** BEGIN Available data **

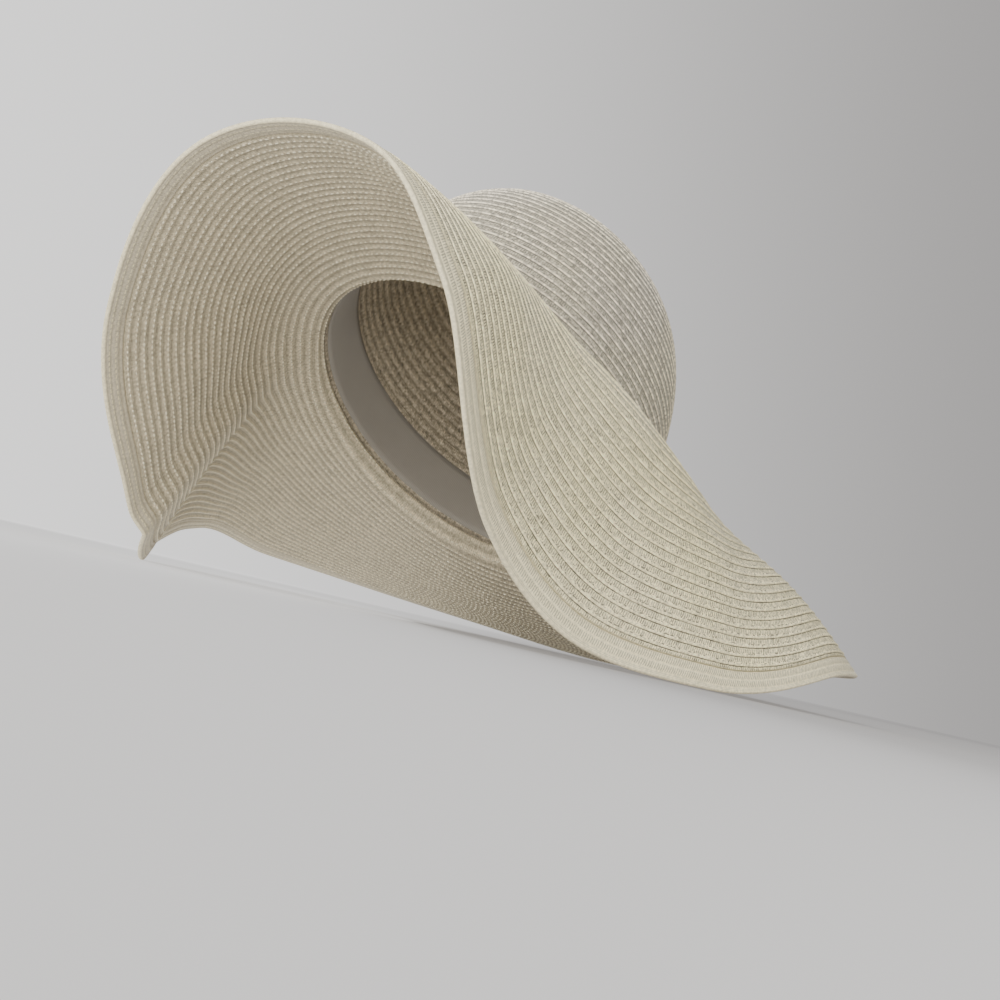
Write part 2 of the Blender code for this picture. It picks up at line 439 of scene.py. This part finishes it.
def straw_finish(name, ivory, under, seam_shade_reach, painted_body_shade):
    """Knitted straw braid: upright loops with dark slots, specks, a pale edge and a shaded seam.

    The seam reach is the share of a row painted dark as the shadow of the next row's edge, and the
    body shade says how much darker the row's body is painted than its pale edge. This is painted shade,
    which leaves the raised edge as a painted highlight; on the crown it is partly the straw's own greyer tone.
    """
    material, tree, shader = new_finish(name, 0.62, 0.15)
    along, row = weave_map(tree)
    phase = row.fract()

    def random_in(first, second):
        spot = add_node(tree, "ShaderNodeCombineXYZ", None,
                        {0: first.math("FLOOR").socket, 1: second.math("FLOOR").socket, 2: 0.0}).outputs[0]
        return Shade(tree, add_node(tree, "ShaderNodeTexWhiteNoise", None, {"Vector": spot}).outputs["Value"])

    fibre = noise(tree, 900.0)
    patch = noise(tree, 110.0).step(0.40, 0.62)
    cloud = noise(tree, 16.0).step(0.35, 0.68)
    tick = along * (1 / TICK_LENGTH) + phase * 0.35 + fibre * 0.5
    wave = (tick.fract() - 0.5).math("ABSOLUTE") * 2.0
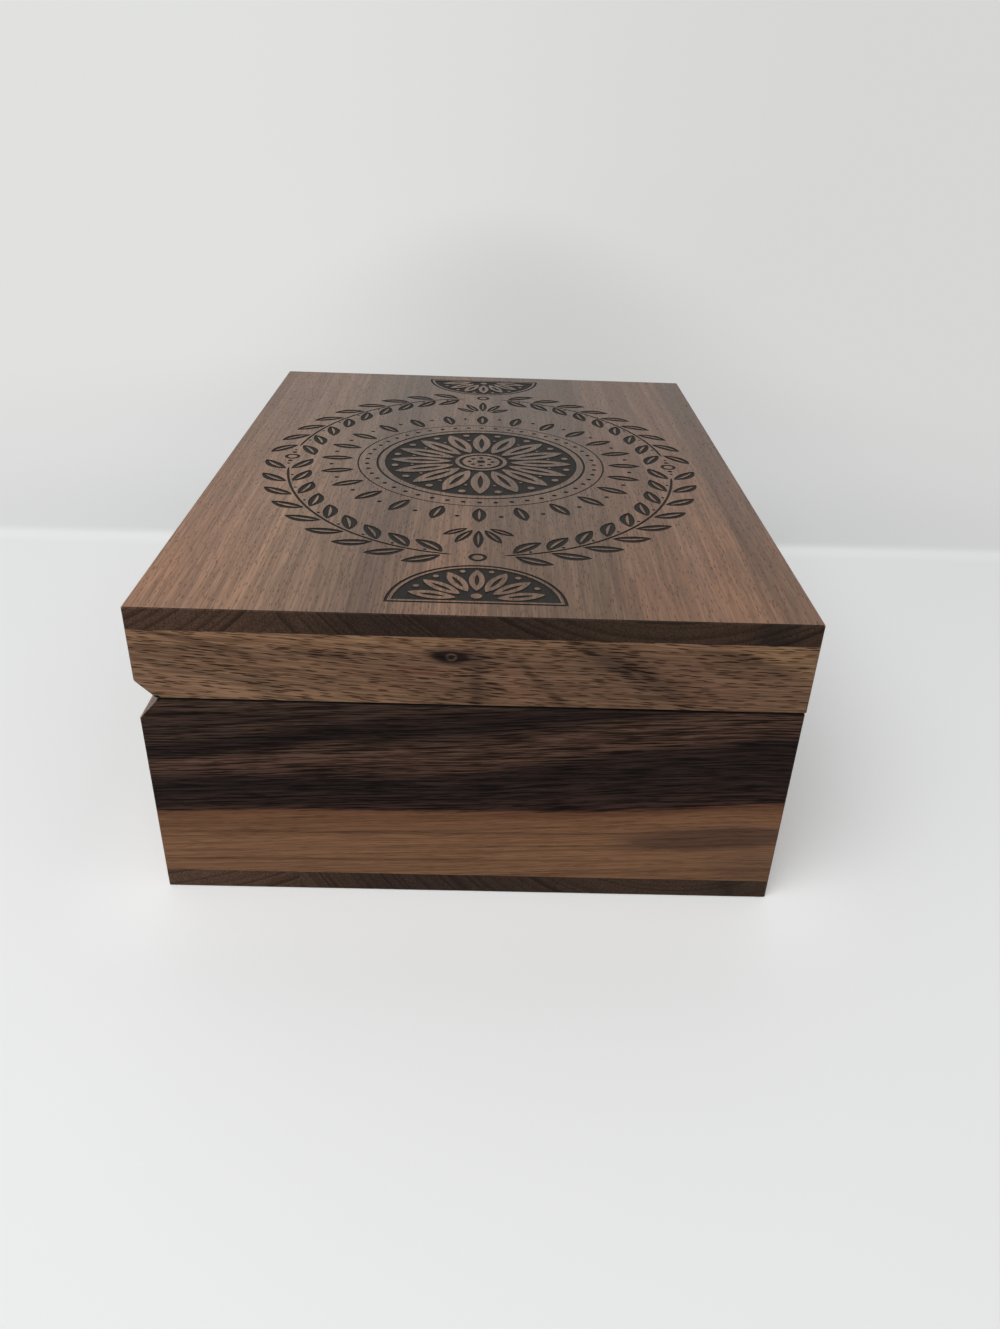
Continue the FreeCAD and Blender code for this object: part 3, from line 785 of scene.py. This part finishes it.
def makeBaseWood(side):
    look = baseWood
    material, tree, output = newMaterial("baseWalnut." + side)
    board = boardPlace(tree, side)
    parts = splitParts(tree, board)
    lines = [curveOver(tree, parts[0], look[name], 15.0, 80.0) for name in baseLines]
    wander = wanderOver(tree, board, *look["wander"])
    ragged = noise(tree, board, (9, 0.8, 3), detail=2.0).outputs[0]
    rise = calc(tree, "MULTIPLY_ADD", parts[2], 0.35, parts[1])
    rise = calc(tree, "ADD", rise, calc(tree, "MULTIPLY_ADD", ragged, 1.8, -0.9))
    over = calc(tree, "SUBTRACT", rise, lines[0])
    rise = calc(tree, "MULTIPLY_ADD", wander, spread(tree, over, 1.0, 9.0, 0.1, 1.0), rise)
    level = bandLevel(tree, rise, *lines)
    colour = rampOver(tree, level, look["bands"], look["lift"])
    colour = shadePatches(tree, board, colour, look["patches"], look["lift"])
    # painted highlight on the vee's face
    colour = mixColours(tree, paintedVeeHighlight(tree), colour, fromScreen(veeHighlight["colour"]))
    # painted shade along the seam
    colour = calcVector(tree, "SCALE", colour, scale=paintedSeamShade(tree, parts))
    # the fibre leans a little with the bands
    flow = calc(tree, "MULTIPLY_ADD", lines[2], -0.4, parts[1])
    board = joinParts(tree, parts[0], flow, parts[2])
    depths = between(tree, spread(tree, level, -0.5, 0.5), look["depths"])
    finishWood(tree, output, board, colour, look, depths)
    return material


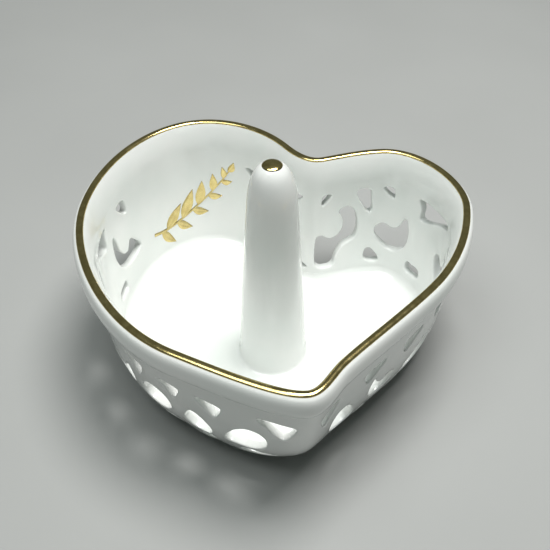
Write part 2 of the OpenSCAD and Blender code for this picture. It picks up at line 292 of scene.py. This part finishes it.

** END Available data **

### Required work
Write the material out exactly, with nothing left out.

### Response below
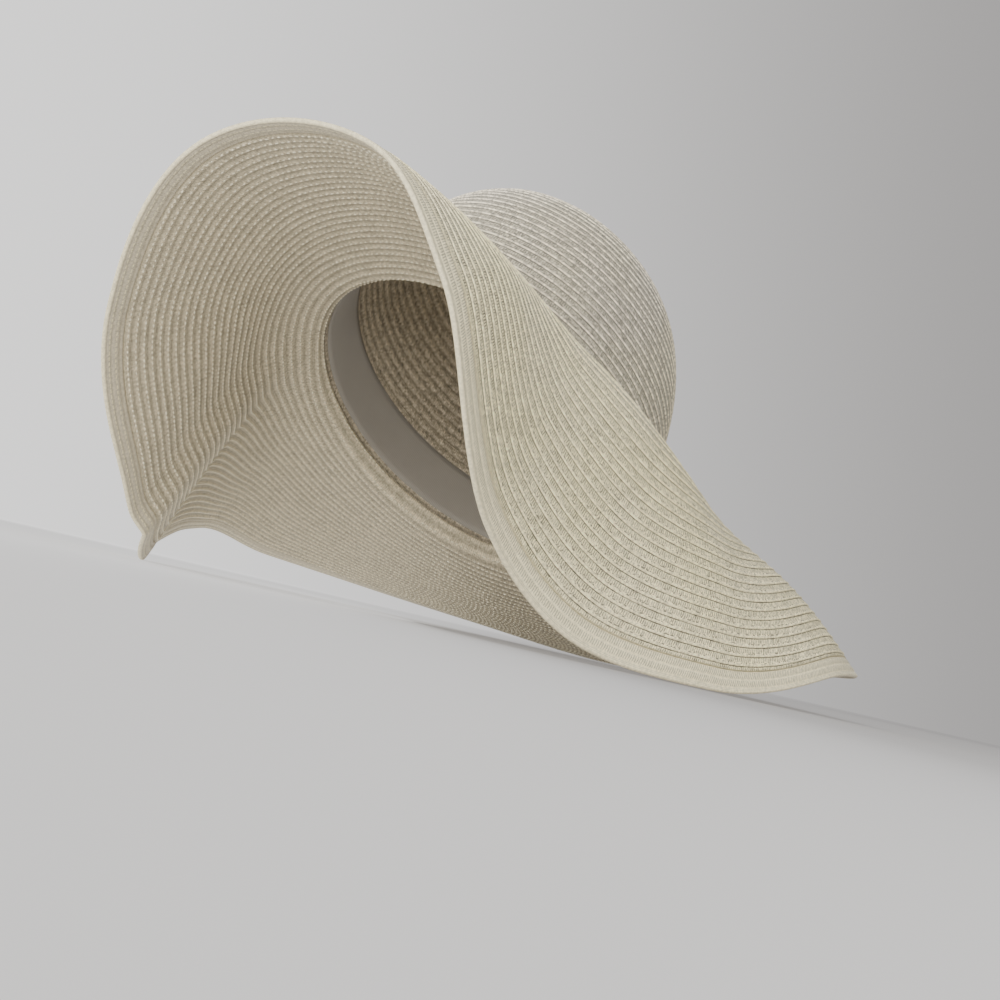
Write part 2 of the Blender code for this picture. It picks up at line 439 of scene.py. This part finishes it.
def straw_finish(name, ivory, under, seam_shade_reach, painted_body_shade):
    """Knitted straw braid: upright loops with dark slots, specks, a pale edge and a shaded seam.

    The seam reach is the share of a row painted dark as the shadow of the next row's edge, and the
    body shade says how much darker the row's body is painted than its pale edge. This is painted shade,
    which leaves the raised edge as a painted highlight; on the crown it is partly the straw's own greyer tone.
    """
    material, tree, shader = new_finish(name, 0.62, 0.15)
    along, row = weave_map(tree)
    phase = row.fract()

    def random_in(first, second):
        spot = add_node(tree, "ShaderNodeCombineXYZ", None,
                        {0: first.math("FLOOR").socket, 1: second.math("FLOOR").socket, 2: 0.0}).outputs[0]
        return Shade(tree, add_node(tree, "ShaderNodeTexWhiteNoise", None, {"Vector": spot}).outputs["Value"])

    fibre = noise(tree, 900.0)
    patch = noise(tree, 110.0).step(0.40, 0.62)
    cloud = noise(tree, 16.0).step(0.35, 0.68)
    tick = along * (1 / TICK_LENGTH) + phase * 0.35 + fibre * 0.5
    wave = (tick.fract() - 0.5).math("ABSOLUTE") * 2.0
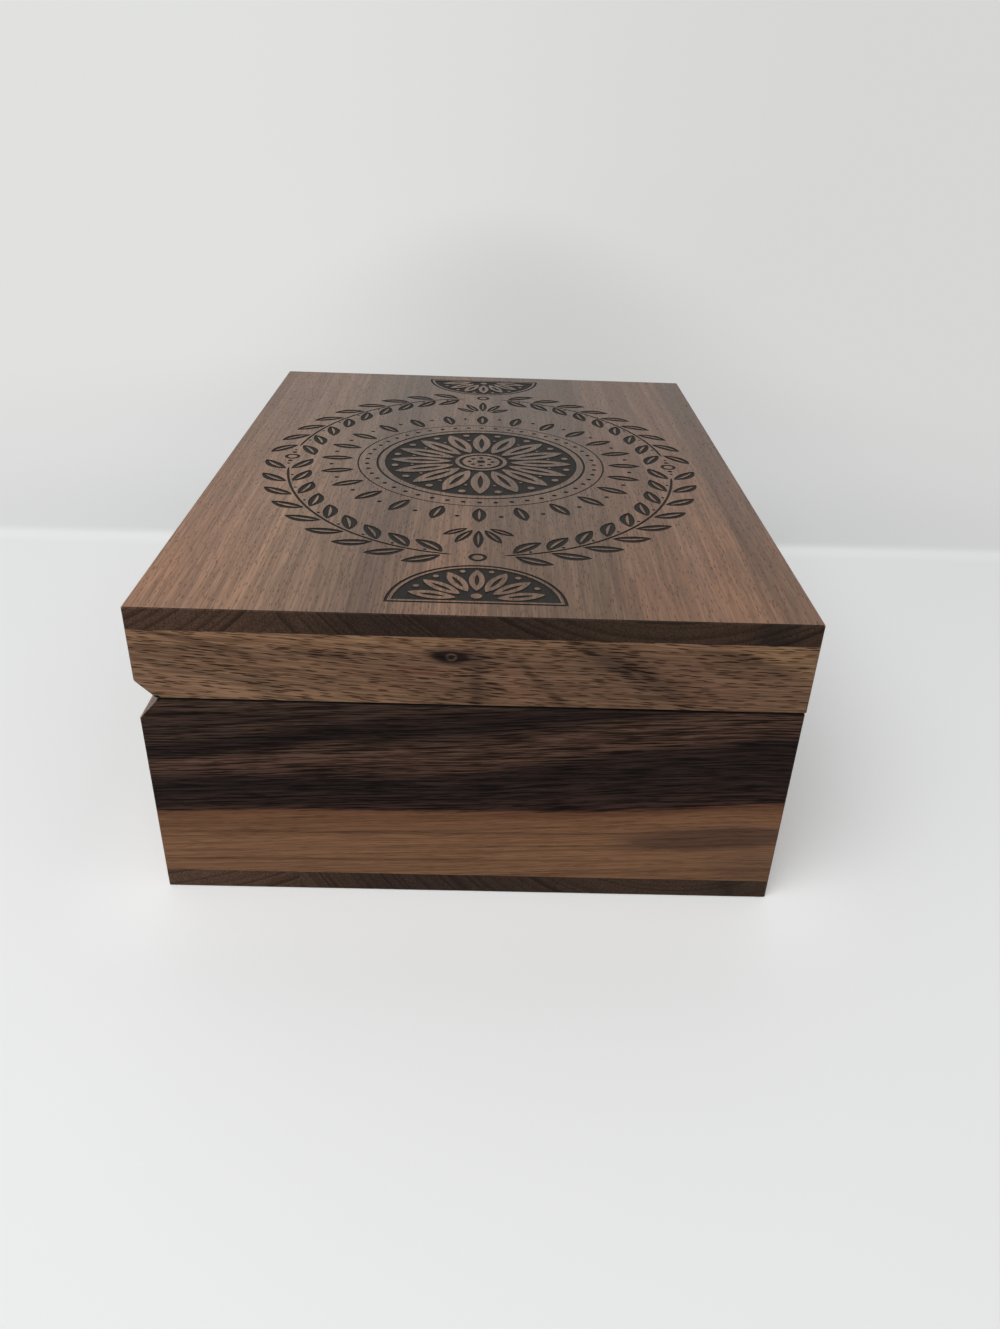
Continue the FreeCAD and Blender code for this object: part 3, from line 785 of scene.py. This part finishes it.
def makeBaseWood(side):
    look = baseWood
    material, tree, output = newMaterial("baseWalnut." + side)
    board = boardPlace(tree, side)
    parts = splitParts(tree, board)
    lines = [curveOver(tree, parts[0], look[name], 15.0, 80.0) for name in baseLines]
    wander = wanderOver(tree, board, *look["wander"])
    ragged = noise(tree, board, (9, 0.8, 3), detail=2.0).outputs[0]
    rise = calc(tree, "MULTIPLY_ADD", parts[2], 0.35, parts[1])
    rise = calc(tree, "ADD", rise, calc(tree, "MULTIPLY_ADD", ragged, 1.8, -0.9))
    over = calc(tree, "SUBTRACT", rise, lines[0])
    rise = calc(tree, "MULTIPLY_ADD", wander, spread(tree, over, 1.0, 9.0, 0.1, 1.0), rise)
    level = bandLevel(tree, rise, *lines)
    colour = rampOver(tree, level, look["bands"], look["lift"])
    colour = shadePatches(tree, board, colour, look["patches"], look["lift"])
    # painted highlight on the vee's face
    colour = mixColours(tree, paintedVeeHighlight(tree), colour, fromScreen(veeHighlight["colour"]))
    # painted shade along the seam
    colour = calcVector(tree, "SCALE", colour, scale=paintedSeamShade(tree, parts))
    # the fibre leans a little with the bands
    flow = calc(tree, "MULTIPLY_ADD", lines[2], -0.4, parts[1])
    board = joinParts(tree, parts[0], flow, parts[2])
    depths = between(tree, spread(tree, level, -0.5, 0.5), look["depths"])
    finishWood(tree, output, board, colour, look, depths)
    return material


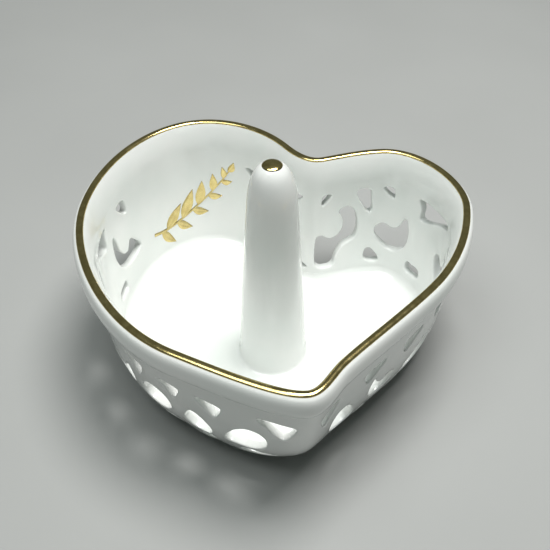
Write part 2 of the OpenSCAD and Blender code for this picture. It picks up at line 292 of scene.py. This part finishes it.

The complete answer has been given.